Son günlerde Ak Parti Adayı Nebi Hatipoğlu’nun Büyükşehir Belediyesi ve CHP Adayı Ayşe Ünlüce’yi zorda bırakan bazı eleştirileri var. Bunlardır biri günlerdir tartıştığımız çeşme suyu meselesi diğeri ise toplu ulaşımın baş aktörü tramvaylar.
Gariptir bugün eleştirilen bu iki hizmet aslında Büyükerşen’in farkla kazandığı geçmiş dönemlerde kendisine seçim kazandıran hizmetlerdi.
Zira tramvay faaliyete geçtiği dönemde ülke standartlarının bir tık üstünde bir hizmetti. Bir Anadolu şehrinde ilk kez hayata geçen bu proje Eskişehir insanını heyecanlandırmış ve Büyükerşen’e ciddi bir puan kazandırmıştı.
Aynı şekilde Türkiye’de sayaçların değiştiği ve kart ile su yükleme hizmetinin hayata geçtiği ilk şehirlerden birisi Eskişehir olmuştu.
Yani iki hizmette zamanında ülke ortalamasının üstünde ve Eskişehir seçmeninin beklentilerini fazlasıyla karşılayan hizmetlerdi.
Ancak akıp giden hayat, ilerleyen teknoloji ve insanların yaşam beklentilerine dair ortalama geçtiğimiz yıllar içinde epey ivme kazandı.
Bir zamanlar puan getiren ve ortalama üstü olan bu hizmetler artık ülke standartlarının gerisinde ve seçmen beklentisini karşılamaya zorlanır oldu.
Tramvay kapasitesi başta pik saatler olmak üzere talebi karşılamamaya, kartlı sayaçlar ise internetten yükleme yapılamadığı için eleştirilmeye başlandı.
Başlangıç seviyesinde Eskişehir’den örnek alınan hizmetleri geliştiren diğer şehirler aradaki farkı kapayıp biz yerimizde sayınca hizmete dair eleştiriler çoğaldı.
O yüzden son günlerde bu konulara dair Hatipoğlu eleştirileri ve çözüm ile ilgili vaatleri yerel seçim rekabetinin ana başlıkları olarak sık sık karşımıza çıkıyor.
Su meselesi ise içilebilir tartışmaları yüzünden bambaşka bir boyuta ulaştı.
Ünlüce’yi desteklemek için hayatında içmediği suyun içilebilir olduğunu savunanlar gibi, Hatipoğlu’nu desteklemek için çeşme suyunu yemeklerde dahi kullanmadığını söyleyenlere rastlıyoruz.
Tartışmanın Hatipoğlu – Ünlüce polemiğinden taşması ve ESKİ’nin işi gücü bırakıp Hatipoğlu iddialarına kısa mesaj ile yalanlama çabası ise suyu bulandıran başka bir etken.

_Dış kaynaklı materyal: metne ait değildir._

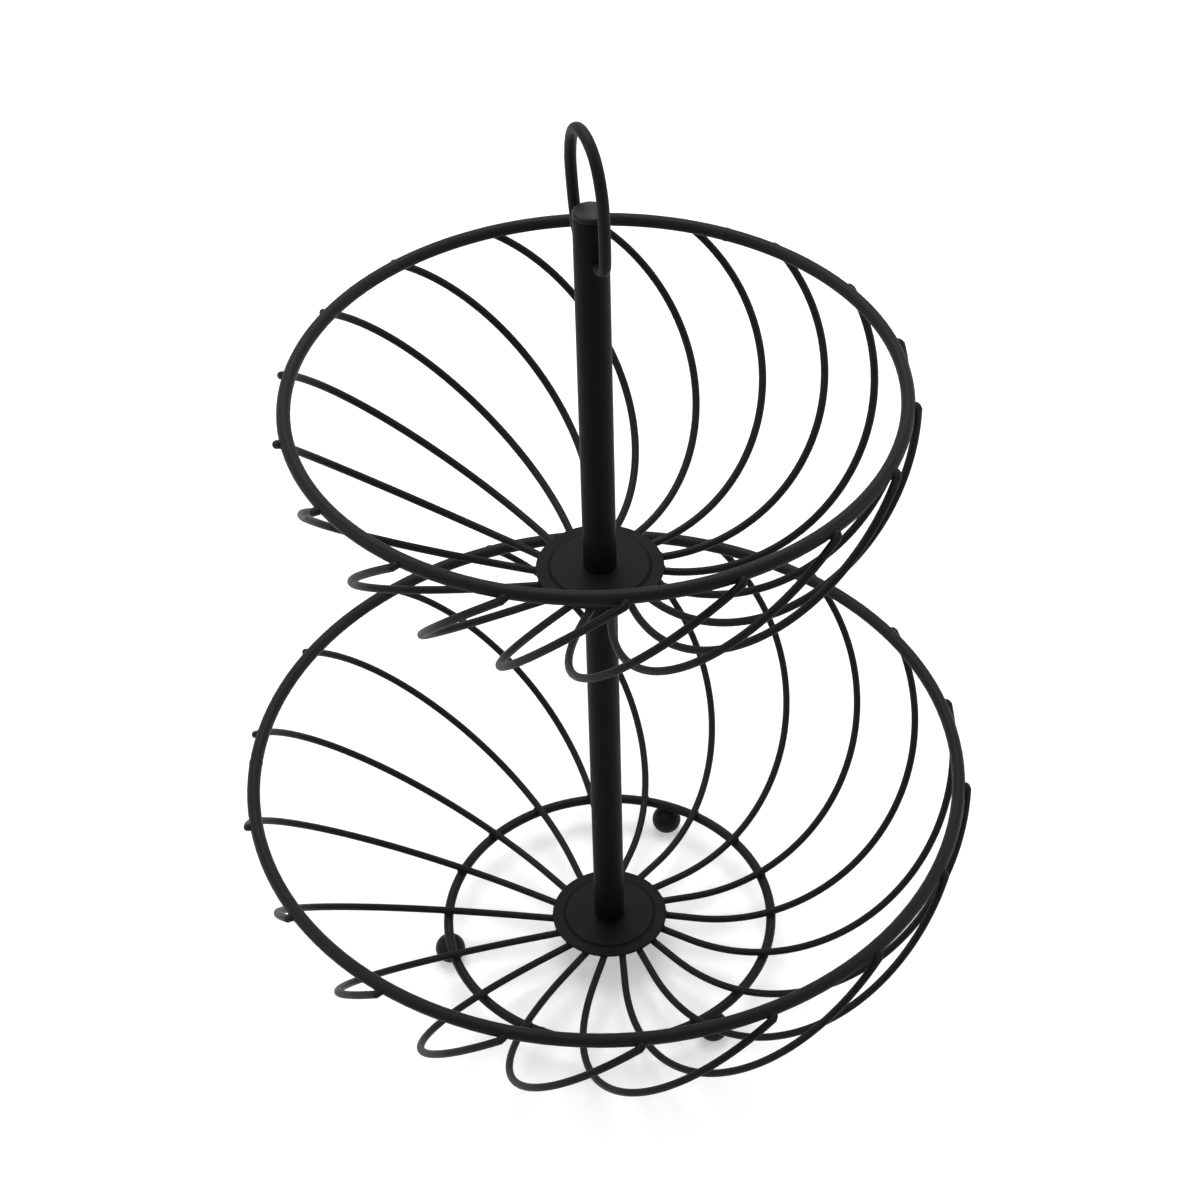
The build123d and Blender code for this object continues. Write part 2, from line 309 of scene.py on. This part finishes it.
def beads(name, centres, longSide, crossSide, normal, halfSizes):
    # One closed ball per bead, stretched along its three directions:
    # point = centre + size * unit ball point, with the ball's radius swollen by
    # 1 + ripple * sin(lobes * angle round + bead number) * sin(angle down)
    around, down = beadShape["around"], beadShape["down"]
    count = len(centres)
    spin = np.linspace(0, 2 * math.pi, around, endpoint=False)
    drop = np.linspace(0, math.pi, down + 2)[1:-1]
    drop, spin = np.meshgrid(drop, spin, indexing="ij")
    ring = np.stack([np.sin(drop) * np.cos(spin), np.sin(drop) * np.sin(spin), np.cos(drop)], 2)
    number = np.arange(count)[:, None, None]
    swell = 1 + beadShape["ripple"] * np.sin(beadShape["lobes"] * spin + number) * np.sin(drop)
    body = (ring[None] * swell[..., None]).reshape(count, -1, 3)
    poles = np.tile([[0, 0, 1.0], [0, 0, -1.0]], (count, 1, 1))
    ball = np.concatenate([body, poles], 1) * np.array(halfSizes)
    axes = np.stack([longSide, crossSide, normal], 1)
    points = np.einsum("bpk,bkx->bpx", ball, axes) + centres[:, None]

    row = np.arange(around)
    nextColumn = (row + 1) % around
    upper = np.arange(down - 1)[:, None] * around
    quads = np.stack([upper + row, upper + around + row,
                      upper + around + nextColumn, upper + nextColumn], 2).reshape(-1, 4)
    topPole = down * around
    last = (down - 1) * around
    topFan = np.stack([np.full(around, topPole), row, nextColumn], 1)
    lowFan = np.stack([np.full(around, topPole + 1), last + nextColumn, last + row], 1)
    perBead = topPole + 2
    faces = []
    for first in range(0, count * perBead, perBead):
        faces += (quads + first).tolist() + (topFan + first).tolist() + (lowFan + first).tolist()
    return newPiece(name, points.reshape(-1, 3), faces)


def newPiece(name, points, faces):
    mesh = bpy.data.meshes.new(name)
    mesh.from_pydata(points.tolist(), [], faces)
    mesh.shade_smooth()
    mesh.materials.append(wireCoat)
    piece = bpy.data.objects.new(name, mesh)
    bpy.context.scene.collection.objects.link(piece)
    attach(piece, "basket")
    return piece


# Spokes' ends against the rims: beads that round each cut end off towards the rim. The
# climb is the angle in degrees at which a spoke's end rises along the rim
rimWeld = {"climb": {"lower": 37.3, "upper": 34.0}, "halfSizes": (2.3 * mm, 1.7 * mm, 2.5 * mm),
           "inset": 0.3 * mm, "drop": 0.9 * mm, "tipReach": 3.0 * mm}


def weldRim(tier, values):
    rim = ringOf(tier + "_rim")
    headings = []
    for number in range(spokeCount):
        points = nodePoints(f"{tier}_spoke_{number + 1:02d}")
        top = points[points[:, 2].argmax()]
        tip = points[np.linalg.norm(points - top, axis=1) < values["tipReach"]]
        headings.append(math.atan2(tip[:, 1].mean(), tip[:, 0].mean()))
    outward, sideways, upward = radialFrames(np.array(headings))
    climb = math.radians(values["climb"][tier])
    longSide = math.cos(climb) * sideways + math.sin(climb) * upward
    crossSide = np.cross(outward, longSide)
    centres = outward * (rim["radius"] + rim["wire"] - values["inset"])
    centres += upward * (rim["level"] - values["drop"])
    beads(tier + "RimWelds", centres, longSide, crossSide, outward, values["halfSizes"])


# Spokes' legs over the base ring and under the plates: small round beads
legWeld = {"ringHalf": (1.9 * mm, 2.1 * mm, 0.8 * mm), "plateHalf": (2.4 * mm, 1.8 * mm, 0.6 * mm),
           "plateInset": 1.8 * mm, "reach": 1.2 * mm}


def weldLegs(name, tier, radius, level, halfSizes):
    found = [crossingAt(nodePoints(f"{tier}_spoke_{number + 1:02d}"), radius, legWeld["reach"])
             for number in range(spokeCount)]
    headings, swings = np.array(found).T
    outward, sideways, upward = radialFrames(headings)
    along = np.cos(swings)[:, None] * outward + np.sin(swings)[:, None] * sideways
    across = np.cross(upward, along)
    beads(name, outward * radius + upward * level, along, across, upward, halfSizes)


# Ball feet under the base ring: one bead that rings the top of each ball
footWeld = {"halfSizes": (3.0 * mm, 2.3 * mm, 0.9 * mm)}


def weldFeet(values):
    ring = ringOf("base_ring")
    feet = [nodePoints(name).mean(0) for name in sorted(nodes) if name.startswith("foot_")]
    headings = np.array([math.atan2(foot[1], foot[0]) for foot in feet])
    outward, sideways, upward = radialFrames(headings)
    centres = outward * ring["radius"] + upward * (ring["level"] - ring["wire"])
    beads("footWelds", centres, sideways, -outward, upward, values["halfSizes"])


# Butt welds that close the three rings, ground down to a faint swelling
seam = {"length": 4.0 * mm, "swell": 0.18 * mm, "sink": 0.06 * mm, "around": 40, "along": 15,
        "headings": {"lower_rim": 178.0, "upper_rim": 62.0, "base_ring": 245.0}}


def weldSeam(name, headingDegrees, values):
    # A closed sleeve carried along the ring: at share s from -1 to 1 of its half length
    # its radius is wire - sink + (swell + sink) * cos(s * 90 degrees) squared, and both
    # ends close on a middle point inside the wire
    ring = ringOf(name)
    spin = np.linspace(0, 2 * math.pi, values["around"], endpoint=False)
    share = np.linspace(-1, 1, values["along"])
    radius = ring["wire"] - values["sink"]
    radius = radius + (values["swell"] + values["sink"]) * np.cos(share * math.pi / 2) ** 2
    heading = math.radians(headingDegrees) + share * values["length"] / 2 / ring["radius"]
    outward, _, upward = radialFrames(heading)
    spread = (np.cos(spin)[None, :, None] * outward[:, None]
              + np.sin(spin)[None, :, None] * upward[:, None])
    middle = outward * ring["radius"] + upward * ring["level"]
    skin = middle[:, None] + spread * radius[:, None, None]
    points = np.concatenate([skin.reshape(-1, 3), middle[[0, -1]]])

    around, rows = values["around"], values["along"]
    column = np.arange(around)
    following = (column + 1) % around
    start = np.arange(rows - 1)[:, None] * around
    quads = np.stack([start + column, start + following,
                      start + around + following, start + around + column], 2).reshape(-1, 4)
    firstCap = np.stack([np.full(around, rows * around), following, column], 1)
    last = (rows - 1) * around
    lastCap = np.stack([np.full(around, rows * around + 1), last + column, last + following], 1)
    faces = quads[:, ::-1].tolist() + firstCap[:, ::-1].tolist() + lastCap[:, ::-1].tolist()
    side, word = name.split("_")
    newPiece(side + word.capitalize() + "Seam", points, faces)


for tier in ("lower", "upper"):
    weldRim(tier, rimWeld)
    plate = nodePoints(tier + "_plate")
    plateRadius = plate[:, 0].max() - legWeld["plateInset"]
    weldLegs(tier + "PlateWelds", tier, plateRadius, plate[:, 2].min(), legWeld["plateHalf"])
baseRing = ringOf("base_ring")
weldLegs("baseRingWelds", "lower", baseRing["radius"], baseRing["level"] + baseRing["wire"],
         legWeld["ringHalf"])
weldFeet(footWeld)
for name, heading in seam["headings"].items():
    weldSeam(name, heading, seam)
print("welds made")


# Floor, light and camera

studio = {
    "floorRadius": 6.0, "sides": 96, "floorDrop": 0.02 * mm,
    "floorColour": "#e9e9e9", "floorGlow": 0.36,  # the glow lifts the lit paper to white
    "fadeEnds": (0.6, 1.6), "fillLight": 0.3,
}
fullWhite = (1, 1, 1, 1)


def backgroundRay(tree):
    # 1 for rays from the camera and for those that a shiny or clear surface sends on
    path = addNode(tree, "ShaderNodeLightPath").outputs
    seen = path["Is Camera Ray"]
    for other in ("Is Glossy Ray", "Is Transmission Ray"):
        larger = addNode(tree, "ShaderNodeMath", {"operation": "MAXIMUM"})
        tree.links.new(seen, larger.inputs[0])
        tree.links.new(path[other], larger.inputs[1])
        seen = larger.outputs["Value"]
    return seen


def mixShaders(tree, first, second, factor):
    mix = addNode(tree, "ShaderNodeMixShader", None, None, {"Fac": factor})
    tree.links.new(first, mix.inputs[1])
    tree.links.new(second, mix.inputs[2])
    return mix.outputs["Shader"]


def whitePaper(values):
    # White paper that takes shadows. To the camera it also glows, and between the two
    # ends of the fade, measured from the origin, it turns into the white background
    material, tree, place = newMaterial("whitePaperSweep")
    paper = addNode(tree, "ShaderNodeBsdfDiffuse", None,
                    {"Color": srgbToLinear(values["floorColour"])}).outputs["BSDF"]
    glow, white = [addNode(tree, "ShaderNodeEmission", None,
                           {"Color": fullWhite, "Strength": strength}).outputs["Emission"]
                   for strength in (values["floorGlow"], 1.0)]
    lit = addNode(tree, "ShaderNodeAddShader")
    tree.links.new(paper, lit.inputs[0])
    tree.links.new(glow, lit.inputs[1])
    distance = addNode(tree, "ShaderNodeVectorMath", {"operation": "LENGTH"})
    tree.links.new(place, distance.inputs[0])
    fade = rescale(tree, distance.outputs["Value"], values["fadeEnds"])
    swept = mixShaders(tree, lit.outputs["Shader"], white, fade)
    surface = mixShaders(tree, paper, swept, backgroundRay(tree))
    addNode(tree, "ShaderNodeOutputMaterial", None, None, {"Surface": surface})
    return material


def makeFloor(values):
    # a flat disc about the origin, just under the feet
    angle = np.linspace(0, 2 * math.pi, values["sides"], endpoint=False)
    edge = np.stack([np.cos(angle), np.sin(angle), np.zeros(values["sides"])], 1)
    edge = edge * values["floorRadius"]
    edge[:, 2] = -values["floorDrop"]
    mesh = bpy.data.meshes.new("studioFloor")
    mesh.from_pydata(edge.tolist(), [], [list(range(values["sides"]))])
    mesh.materials.append(whitePaper(values))
    floor = bpy.data.objects.new("studioFloor", mesh)
    bpy.context.scene.collection.objects.link(floor)


def makeWorld(values):
    # full white where it is seen, and dimmer as a light
    world = bpy.data.worlds.new("studioWorld")
    bpy.context.scene.world = world
    world.use_nodes = True
    tree = world.node_tree
    tree.nodes.clear()
    dim, white = [addNode(tree, "ShaderNodeBackground", None,
                          {"Color": fullWhite, "Strength": strength}).outputs["Background"]
                  for strength in (values["fillLight"], 1.0)]
    surface = mixShaders(tree, dim, white, backgroundRay(tree))
    addNode(tree, "ShaderNodeOutputWorld", None, None, {"Surface": surface})


makeFloor(studio)
makeWorld(studio)

# Round softboxes: places, aims and sizes in metres, power in watts
lamps = {
    "overheadSoftbox": {"place": (-0.1, 0.7, 1.8), "aim": (0, 0, 0.15), "size": 1.5, "power": 27},
    "leftSoftbox": {"place": (-1.6, -0.2, 1.0), "aim": (0, 0, 0.2), "size": 0.7, "power": 9},
    "rightFill": {"place": (1.6, 0.1, 1.0), "aim": (0, 0, 0.2), "size": 0.7, "power": 7},
}


def makeLamp(name, lamp):
    data = bpy.data.lights.new(name, "AREA")
    data.shape = "DISK"
    data.size = lamp["size"]
    data.energy = lamp["power"]
    light = bpy.data.objects.new(name, data)
    bpy.context.scene.collection.objects.link(light)
    light.location = lamp["place"]
    away = Vector(lamp["place"]) - Vector(lamp["aim"])
    light.rotation_euler = away.to_track_quat("Z", "Y").to_euler()


for name, lamp in lamps.items():
    makeLamp(name, lamp)

# The photograph's view, solved from its rims, rings and post: angles in radians, and
# the focal length as a share of the picture's width
view = {"place": (0, -0.7326, 0.8464), "yaw": -0.0005, "pitch": 0.7261, "roll": -0.0277,
        "focalShare": 2.13, "sensorWidth": 36, "nearest": 50 * mm, "farthest": 50}


def makeCamera(values):
    # forward from yaw and pitch, then right and down turned by the roll about forward
    yaw, pitch, roll = values["yaw"], values["pitch"], values["roll"]
    forward = Vector((math.sin(yaw) * math.cos(pitch), math.cos(yaw) * math.cos(pitch),
                      -math.sin(pitch)))
    level = Vector((math.cos(yaw), -math.sin(yaw), 0))
    down = forward.cross(level)
    right = math.cos(roll) * level - math.sin(roll) * down
    lower = math.sin(roll) * level + math.cos(roll) * down
    data = bpy.data.cameras.new("photoCamera")
    data.sensor_width = values["sensorWidth"]
    data.lens = values["sensorWidth"] * values["focalShare"]
    data.clip_start = values["nearest"]
    data.clip_end = values["farthest"]
    camera = bpy.data.objects.new("photoCamera", data)
    bpy.context.scene.collection.objects.link(camera)
    turn = Matrix((right, -lower, -forward)).transposed().to_4x4()
    camera.matrix_world = Matrix.Translation(values["place"]) @ turn
    bpy.context.scene.camera = camera


makeCamera(view)
bpy.context.scene.view_settings.view_transform = "Standard"
print("floor, light and camera ready")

Çünkü suyun içilebilir iddiası teknik ve teorik olarak mümkün ama pratik olarak böyle olmadığının hepimiz farkındayız.
Çocukken ağzımızı musluğa dayayıp içtiğimiz örnekleri saymazsak musluktan su içtiğimi hatırlamıyorum. Bardağa doldurunca klor sebebiyle beyaztrak olan bir su sağlık açısından çok tehlikeli olmasa bile görsel açıdan dahi içilebilir iddiasında bulunmak doğru olmaz. Ancak yemek yaparken kullanmıyoruz diyemeyiz.
Tramvay konusu ise yıllardır geçmiş yazılarımda da altını çizdiğim büyük bir sorun. Ben oturarak en son ne zaman yolculuk yaptığımı hatırlamıyorum. İniş ve biniş esnasında zorlanmadığım bir yolculuk yaşamadım. Üstelik içeride balık istifi gibi bir seyahate ödenen paranın karşılığını aldığımı düşünmüyorum. Elektrikli otobüs ya da katar dizini gibi en azından bazı saatlerde talebi rahatlatacak alternatiflerin olmaması gerçekten eleştirilmesi gereken bir husus.
Aslında bu eleştirilen müsebbibi Yılmaz Büyükerşen…
Bu konuda teknik olarak Ünlüce’yi eleştiremeyiz fakat Ünlüce’de adaylıktan önce bu iktidarın yöneticisi olduğu için ortada buna itiraz edecek bir durum kalmıyor.
Bu yüzden daha önce ifade ettiğim gibi Ünlüce’nin Büyükerşen ile arasına bir çizgi çekmesi ve artık patron benim demesi lazım. Yani geçmiş ile ilgili eleştirilere bir mesafe koymalı.
Diyebilir mi, der mi? Bunu bilmiyorum…
Ama diyebildiği gün kendini daha hafiflemiş ve potansiyelini daha iyi yansıtacağına eminim.